Oldum bittim, modernite ve onunla beraber hayatlarımızı değiştirdiği ifade edilen teknolojiyi bir türlü sevmedim ve alaka duymadım. Duymak içinde bir sebep bulmadım. İhtiyacım ne kadar ise o kadarını kabul ettim ve hayatımda yer etmesine izim vermedim.
Böyle huzurlu ve kendimce bir hayat içinde yuvarlanıp gidiyorum.
Dün akşam evde oturmuş can sıkıntısından bir maça, bir de TRT’de yayınlanan diziye öylesine bakıp duruyordum. Dizide bir yerde öğretme rolünde oynayan oyuncu, sınıftaki öğrencilere sosyal medya(ağ’lar) denen şeyler ile ilgili sorular sordu ve aldığı cevaplar karşısında kendi düşüncelerini anlattı. Zaten bu medya lafını bir türlü sevmediğim için sosyal ağ’lar bana daha uygun geliyor, bununla ilgili çok sade ve insanı ikna edici bir eleştiri yaparak bu ağ’ların insanları nasıl ters köşe yaptığını ve yanlışı ve doğruyu ters yüz ederek hayatları değiştirdiğini anlattığı sahne, onca yazı, araştırma, inceleme ve okumuşların bu konuda ettikleri laflardan daha mantıklı ve anlaşılır geldi bana. Kafa karıştırmaktan başka bir işlevi olmayan(ha iş güç, kullanım alanı ile ilgili tartışma bunun dışında)ve insanın hayatlarını esir alan bu modernite ve teknoloji çok akıllıca bir şekilde akılı telefonlar ile herkesi etkiliyor ve gözlerimizi bunlardan bir an bile alıp, çevremizde ne olup bittiğini anlamamızı engelliyor.
Ben eski püskü bir cep telefonu ile senelerdir işimi görüyorum. Param kadar kontör alırım, arayan ve mesaj atan ile bu telefon ile görüşürüm. Ötesi beni hiç bir şekilde alakadar etmez. İşim gereği de gazetede işim olduğu kadar bilgisayar kullanır ve işim bitince dışarı çıkar ve haber için gezerim.

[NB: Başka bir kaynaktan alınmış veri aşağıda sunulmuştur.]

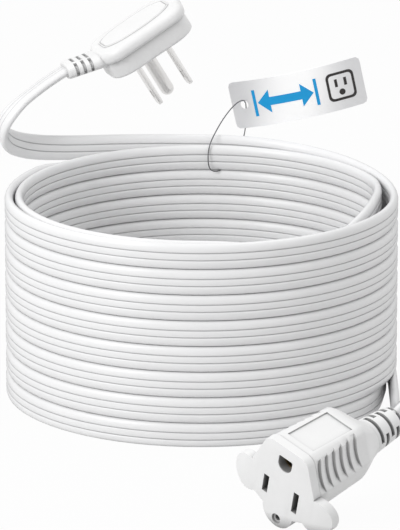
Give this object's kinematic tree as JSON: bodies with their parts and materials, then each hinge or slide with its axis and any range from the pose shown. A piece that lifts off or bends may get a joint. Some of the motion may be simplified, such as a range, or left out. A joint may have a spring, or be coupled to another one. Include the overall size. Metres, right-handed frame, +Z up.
{
  "type": "extension cord",
  "caption": "Flat white indoor extension cord wound on edge into a round coil, with a low-profile grounded plug, a winged grounded connector and a small hang tag.",
  "frame": {"origin": "centre of the whole part's box, on the surface that the coil stands on", "axes": "+Z up along the coil's axis; -Y towards the viewer, on the side where the connector lies; +X to the right"},
  "size_m": [0.1385, 0.2505, 0.1211],
  "materials": {
    "cord_jacket": "glossy white PVC",
    "moulded_white": "satin white PVC",
    "nickel_plate": "bright nickel plate",
    "brass_contact": "plain rolled brass",
    "core_black": "black core insulation",
    "core_white": "white core insulation",
    "core_green": "green core insulation",
    "tag_card": "coated card, printed",
    "tag_wire": "dark thin wire"
  },
  "bodies": {
    "cord": {"coil": "cord_jacket", "plug_lead": "cord_jacket", "connector_lead": "cord_jacket", "plug_head": "moulded_white", "plug_block": "moulded_white", "plug_strain_relief": "moulded_white", "plug_hot_blade": "nickel_plate", "plug_neutral_blade": "nickel_plate", "plug_ground_pin": "nickel_plate", "plug_hot_core": "core_black", "plug_neutral_core": "core_white", "plug_ground_core": "core_green", "connector_face": "moulded_white", "connector_body": "moulded_white", "connector_strain_relief": "moulded_white", "hot_contact": "brass_contact", "neutral_contact": "brass_contact", "ground_contact": "brass_contact", "connector_hot_core": "core_black", "connector_neutral_core": "core_white", "connector_ground_core": "core_green", "tag_wire": "tag_wire"},
    "hang_tag": {"tag": "tag_card"}
  },
  "joints": [
    {"name": "tag_swing", "type": "hinge", "parent": "cord", "child": "hang_tag", "pos_m": [0.0164, 0.1155, 0.0819], "axis": [0, 1, 0], "range_deg": [-10, 40]}
  ]
}
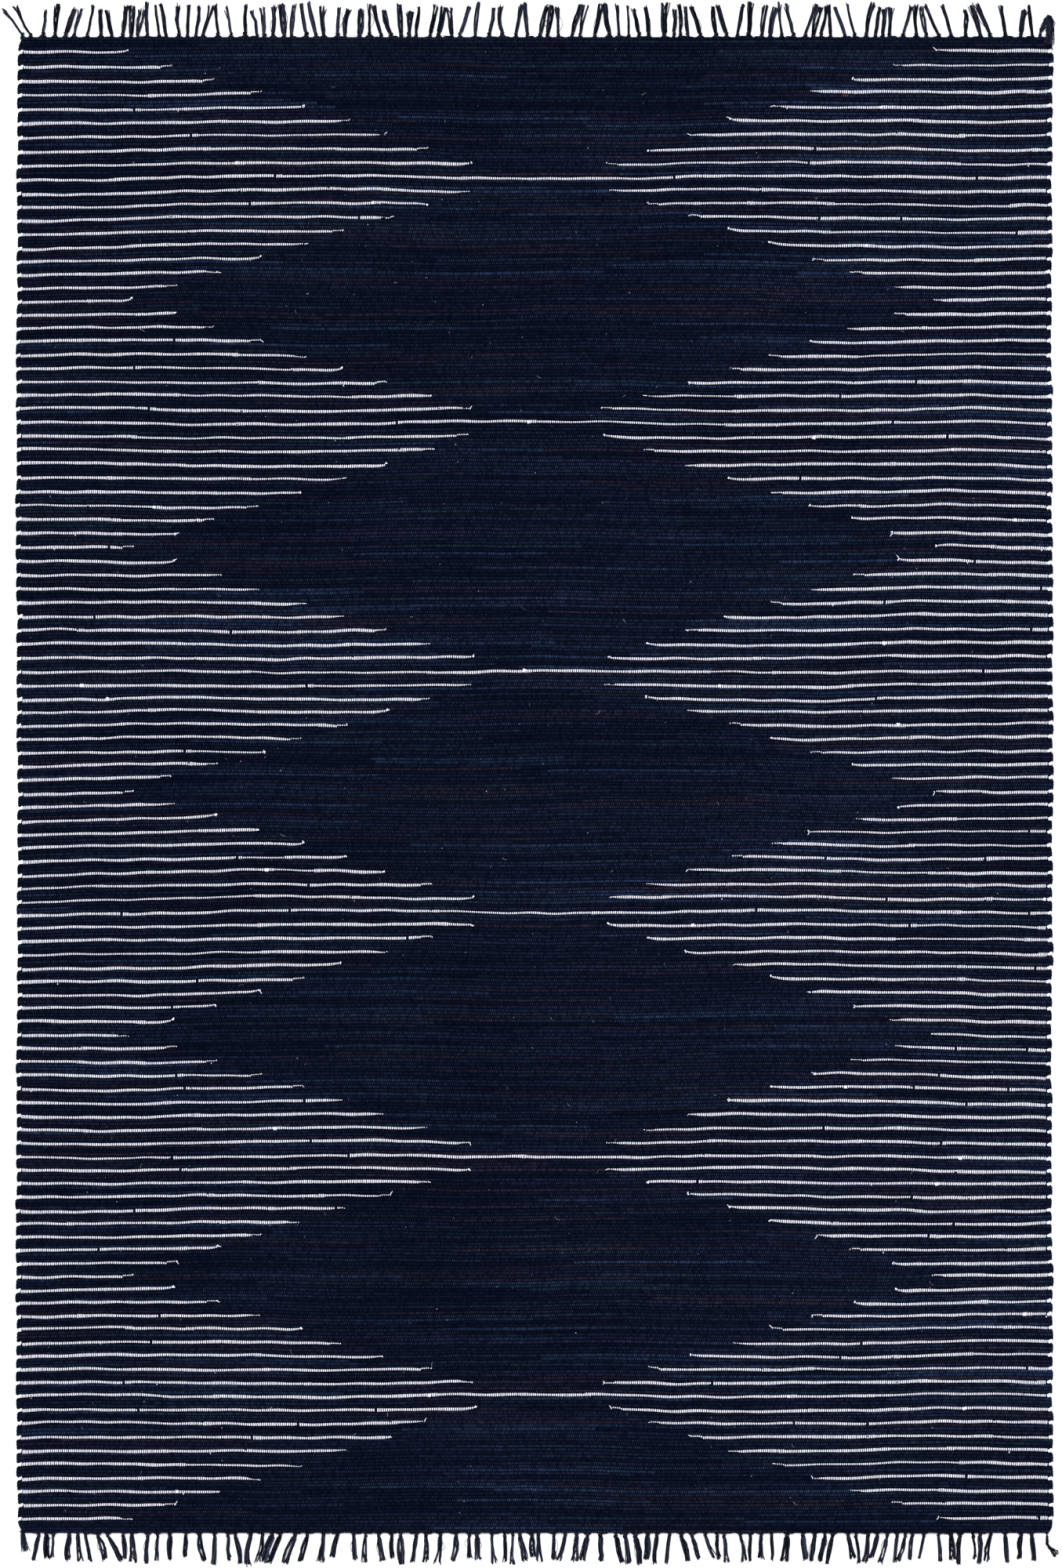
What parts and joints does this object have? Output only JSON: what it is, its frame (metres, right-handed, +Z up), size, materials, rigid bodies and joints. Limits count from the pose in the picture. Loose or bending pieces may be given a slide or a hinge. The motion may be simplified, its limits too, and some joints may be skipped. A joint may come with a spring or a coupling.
{
  "type": "rag rug",
  "caption": "Flat handwoven rag rug: navy cloth with off-white rows stepping in from both selvedges in a zigzag, and knotted fringe on both ends.",
  "frame": {"origin": "on the floor under the middle of the whole rug, fringe included", "axes": "+X across the rug towards the right selvedge, +Y along it towards the top fringe, +Z up"},
  "size_m": [1.6426, 2.418, 0.0062],
  "materials": {
    "navy_rag_cloth": "woven cotton rags, navy ground with off-white rows, dull",
    "off_white_rag": "off-white cotton rag rows, raised on the navy cloth, dull",
    "warp_fringe": "knotted dark navy cotton yarn, dull"
  },
  "bodies": {
    "root": {"rug_cloth": "navy_rag_cloth", "fringe_top": "warp_fringe", "fringe_bottom": "warp_fringe"}
  },
  "joints": []
}
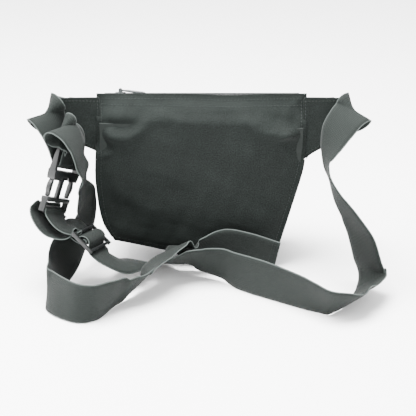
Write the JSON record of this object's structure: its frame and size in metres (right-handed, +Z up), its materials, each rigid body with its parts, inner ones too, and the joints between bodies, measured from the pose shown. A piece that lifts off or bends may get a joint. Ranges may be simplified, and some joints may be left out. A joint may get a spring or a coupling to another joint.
{
  "type": "waist pack",
  "caption": "Soft waist pack with a zipped main compartment, a zipped front pocket and webbing belts joined by a side-release buckle with a strap adjuster.",
  "frame": {"origin": "Middle of the pack's footprint (its wings, walls and pocket, without the belts and buckle), at the ground.", "axes": "+X runs from the left wing to the right one as seen from the padded back, +Y from the back panel to the front pocket, +Z up to the zip."},
  "size_m": [0.3364, 0.2147, 0.1807],
  "materials": {
    "body_fabric": "plain woven canvas, matte",
    "lining": "thin plain lining",
    "foam": "padding",
    "webbing": "ribbed webbing, matte",
    "zip_tape": "woven tape",
    "zip_coil": "coil",
    "plastic": "moulded, semi-matte",
    "zip_metal": "dark coated metal"
  },
  "bodies": {
    "pack": {"back_panel": "body_fabric", "front_panel": "body_fabric", "left_gusset": "body_fabric", "right_gusset": "body_fabric", "base_panel": "body_fabric", "top_panel": "body_fabric", "left_wing_rear": "body_fabric", "left_wing_front": "body_fabric", "right_wing_rear": "body_fabric", "right_wing_front": "body_fabric", "pocket_panel": "body_fabric", "pocket_hood": "body_fabric", "back_foam": "foam", "back_lining": "lining", "main_zip_tape_rear": "zip_tape", "main_zip_tape_front": "zip_tape", "pocket_zip_tape_rear": "zip_tape", "pocket_zip_tape_front": "zip_tape", "main_zip_coil_rear": "zip_coil", "main_zip_coil_front": "zip_coil", "pocket_zip_coil_rear": "zip_coil", "pocket_zip_coil_front": "zip_coil", "main_zip_stop_left": "zip_metal", "main_zip_stop_right": "zip_metal", "pocket_zip_stop_left": "zip_metal", "pocket_zip_stop_right": "zip_metal", "buckle_receiver": "plastic", "strap_adjuster": "plastic", "belt_left": "webbing", "belt_right": "webbing"},
    "main_slider": {"main_zip_slider": "zip_metal"},
    "main_puller": {"main_zip_puller": "zip_metal"},
    "pocket_slider": {"pocket_zip_slider": "zip_metal"},
    "pocket_puller": {"pocket_zip_puller": "zip_metal"},
    "plug": {"buckle_plug": "plastic"},
    "far_arm": {"plug_arm_far": "plastic"},
    "near_arm": {"plug_arm_near": "plastic"}
  },
  "joints": [
    {"name": "main_zip_slide", "type": "slide", "parent": "pack", "child": "main_slider", "axis": [1, 0, 0], "range_m": [0, 0.155]},
    {"name": "main_puller_swing", "type": "hinge", "parent": "main_slider", "child": "main_puller", "pos_m": [-0.078, -0.01883, 0.17536], "axis": [0, 0.9928, -0.1197], "range_deg": [-150, 0]},
    {"name": "pocket_zip_slide", "type": "slide", "parent": "pack", "child": "pocket_slider", "axis": [-1, 0, 0], "range_m": [0, 0.098]},
    {"name": "pocket_puller_swing", "type": "hinge", "parent": "pocket_slider", "child": "pocket_puller", "pos_m": [0.043, 0.0438, 0.097], "axis": [0, 0, -1], "range_deg": [0, 150]},
    {"name": "plug_release", "type": "slide", "parent": "pack", "child": "plug", "axis": [-0.3001, -0.3001, -0.9054], "range_m": [0, 0.028], "deforming": ["belt_right"]},
    {"name": "far_arm_squeeze", "type": "hinge", "parent": "plug", "child": "far_arm", "pos_m": [-0.12961, -0.05847, 0.08095], "axis": [0.8827, -0.4471, -0.1444], "range_deg": [0, 14.2], "stiffness_Nm_per_rad": 0.02},
    {"name": "near_arm_squeeze", "type": "hinge", "parent": "plug", "child": "near_arm", "pos_m": [-0.1432, -0.09015, 0.09596], "axis": [-0.8827, 0.4471, 0.1444], "range_deg": [0, 14.2], "stiffness_Nm_per_rad": 0.02}
  ],
  "couplings": [
    {"joint": "far_arm_squeeze", "follows": "plug_release", "rad_per_m": 8.7266},
    {"joint": "near_arm_squeeze", "follows": "plug_release", "rad_per_m": 8.7266}
  ]
}
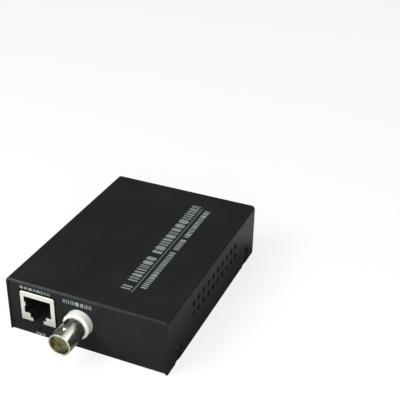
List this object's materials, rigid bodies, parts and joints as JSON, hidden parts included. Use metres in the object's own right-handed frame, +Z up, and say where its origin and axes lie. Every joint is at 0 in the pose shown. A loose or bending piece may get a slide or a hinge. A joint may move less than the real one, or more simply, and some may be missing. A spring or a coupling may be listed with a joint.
{
  "type": "coax to ethernet converter",
  "caption": "Flat black steel box with an ethernet socket, a bayonet coax jack and a status light in front, a power jack at the rear and round vents in its folded cover.",
  "frame": {"origin": "centre of the case's footprint, on its flat underside", "axes": "+Z up, the front panel with the jacks faces -Y, +X to the right seen from the front"},
  "size_m": [0.071, 0.1101, 0.0255],
  "materials": {
    "black_paint": "satin",
    "black_screw": "satin",
    "zinc_steel": "satin",
    "board_laminate": "matte",
    "tin_plate": "gloss",
    "jack_plastic": "matte",
    "gold_plate": "gloss",
    "white_plastic": "gloss",
    "nickel_plate": "gloss",
    "insulator_plastic": "matte",
    "light_green": "gloss",
    "chip_plastic": "matte",
    "ferrite": "matte",
    "can_aluminium": "satin",
    "capacitor_ceramic": "matte",
    "resistor_ceramic": "matte"
  },
  "bodies": {
    "root": {"top_cover": "black_paint", "base_chassis": "black_paint", "cover_screws": "black_screw", "board_standoffs": "zinc_steel", "board_screws": "zinc_steel", "circuit_board": "board_laminate", "ethernet_jack_shield": "tin_plate", "ethernet_jack_housing": "jack_plastic", "ethernet_jack_contacts": "gold_plate", "coax_jack_housing": "white_plastic", "coax_jack_shell": "nickel_plate", "coax_jack_insulator": "insulator_plastic", "coax_jack_center_contact": "gold_plate", "coax_jack_ground_pin": "tin_plate", "power_jack_housing": "jack_plastic", "power_jack_pin": "nickel_plate", "power_jack_spring": "tin_plate", "status_led_lens": "light_green", "status_led_leads": "tin_plate", "modem_chip": "chip_plastic", "modem_chip_leads": "tin_plate", "ethernet_phy_chip": "chip_plastic", "ethernet_phy_chip_leads": "tin_plate", "firmware_chip": "chip_plastic", "firmware_chip_leads": "tin_plate", "isolation_transformer": "chip_plastic", "isolation_transformer_leads": "tin_plate", "line_transformer": "ferrite", "crystal_cans": "zinc_steel", "electrolytic_capacitors": "can_aluminium", "power_inductor": "ferrite", "voltage_regulators": "chip_plastic", "protection_diode": "chip_plastic", "ceramic_capacitors": "capacitor_ceramic", "chip_resistors": "resistor_ceramic"}
  },
  "joints": []
}
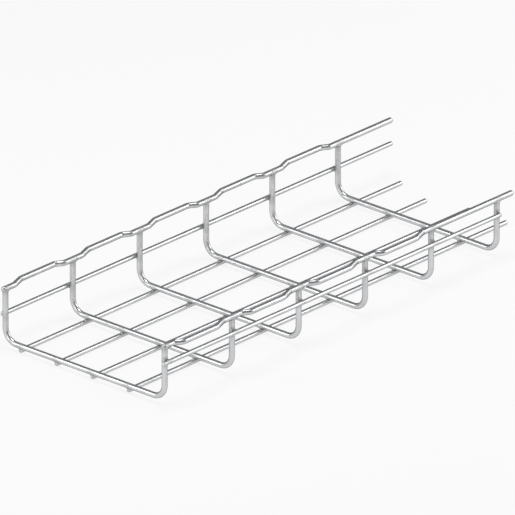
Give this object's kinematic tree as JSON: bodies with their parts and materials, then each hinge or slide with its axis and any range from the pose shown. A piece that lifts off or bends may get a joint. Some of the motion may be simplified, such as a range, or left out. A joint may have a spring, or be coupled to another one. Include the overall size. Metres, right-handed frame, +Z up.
{
  "type": "wire mesh cable basket",
  "caption": "U-shaped section of welded steel wire mesh cable basket with waved rim wires, open at both ends, for carrying cables.",
  "frame": {"origin": "centre of the bounding box's bottom face, on the plane under the floor wires", "axes": "+X along the basket towards its loose wire ends, +Y towards its left side, +Z up"},
  "size_m": [0.5966, 0.233, 0.0674],
  "materials": {
    "heavy_wire": "bright zinc-plated drawn steel wire",
    "light_wire": "bright zinc-plated drawn steel wire"
  },
  "bodies": {
    "root": {"u_wire_1": "heavy_wire", "u_wire_2": "heavy_wire", "u_wire_3": "heavy_wire", "u_wire_4": "heavy_wire", "u_wire_5": "heavy_wire", "u_wire_6": "heavy_wire", "rim_wire_left": "heavy_wire", "rim_wire_right": "heavy_wire", "side_wire_left": "light_wire", "side_wire_right": "light_wire", "floor_wire_1": "light_wire", "floor_wire_2": "light_wire", "floor_wire_3": "light_wire", "floor_wire_4": "light_wire"}
  },
  "joints": []
}
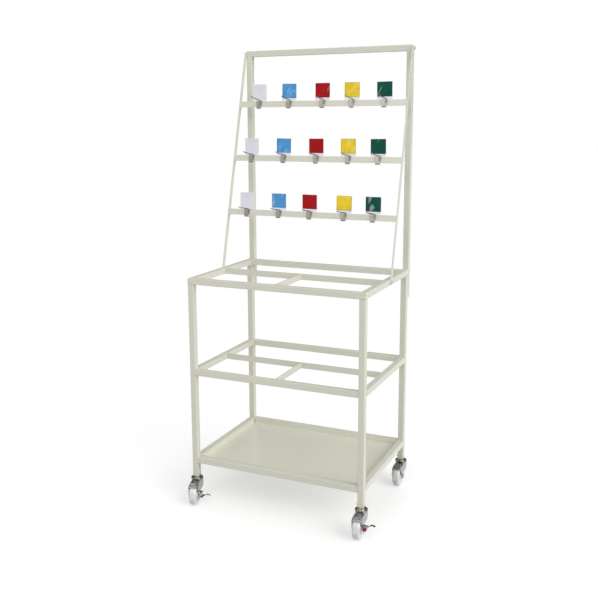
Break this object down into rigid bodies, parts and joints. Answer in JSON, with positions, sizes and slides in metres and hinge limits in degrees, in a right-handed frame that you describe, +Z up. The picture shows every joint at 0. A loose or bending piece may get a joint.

Bu gezmelerimde kafalarını akıllı telefonlara gömmüş ve sağından solundan bir haber, görüntüler içinde kendinden geçmiş bir halde mavi ekranın ışığına kendini kaptırmış ve çıkmak içinde bir çaba göstermeyen insanları görünce epeyce bir düşünüyorum.
Hangi yaş grubu olursa olsun, erkek, hatun, çoluk çocuk, aile boyu, gençler, iş adamları, gezenler, tozanlar, her anını kayıt altına almak için telefonu elinden bırakmayanlar, ekrandaki her şeyi takip etmek için yemeden içmeden kesilen hatta nefes aldığı bile şüpheli insanların hayatı artık teslim alınmış ve bir daha bundan kurtulamayacak gibiler.
Durum göründüğünden daha vahim ve korkutucu bir hal almış. Hayatlarımızın kıymetini bilemez halde bir telefonun içine hapsolmuş ve cezası da bitecek gibi değil.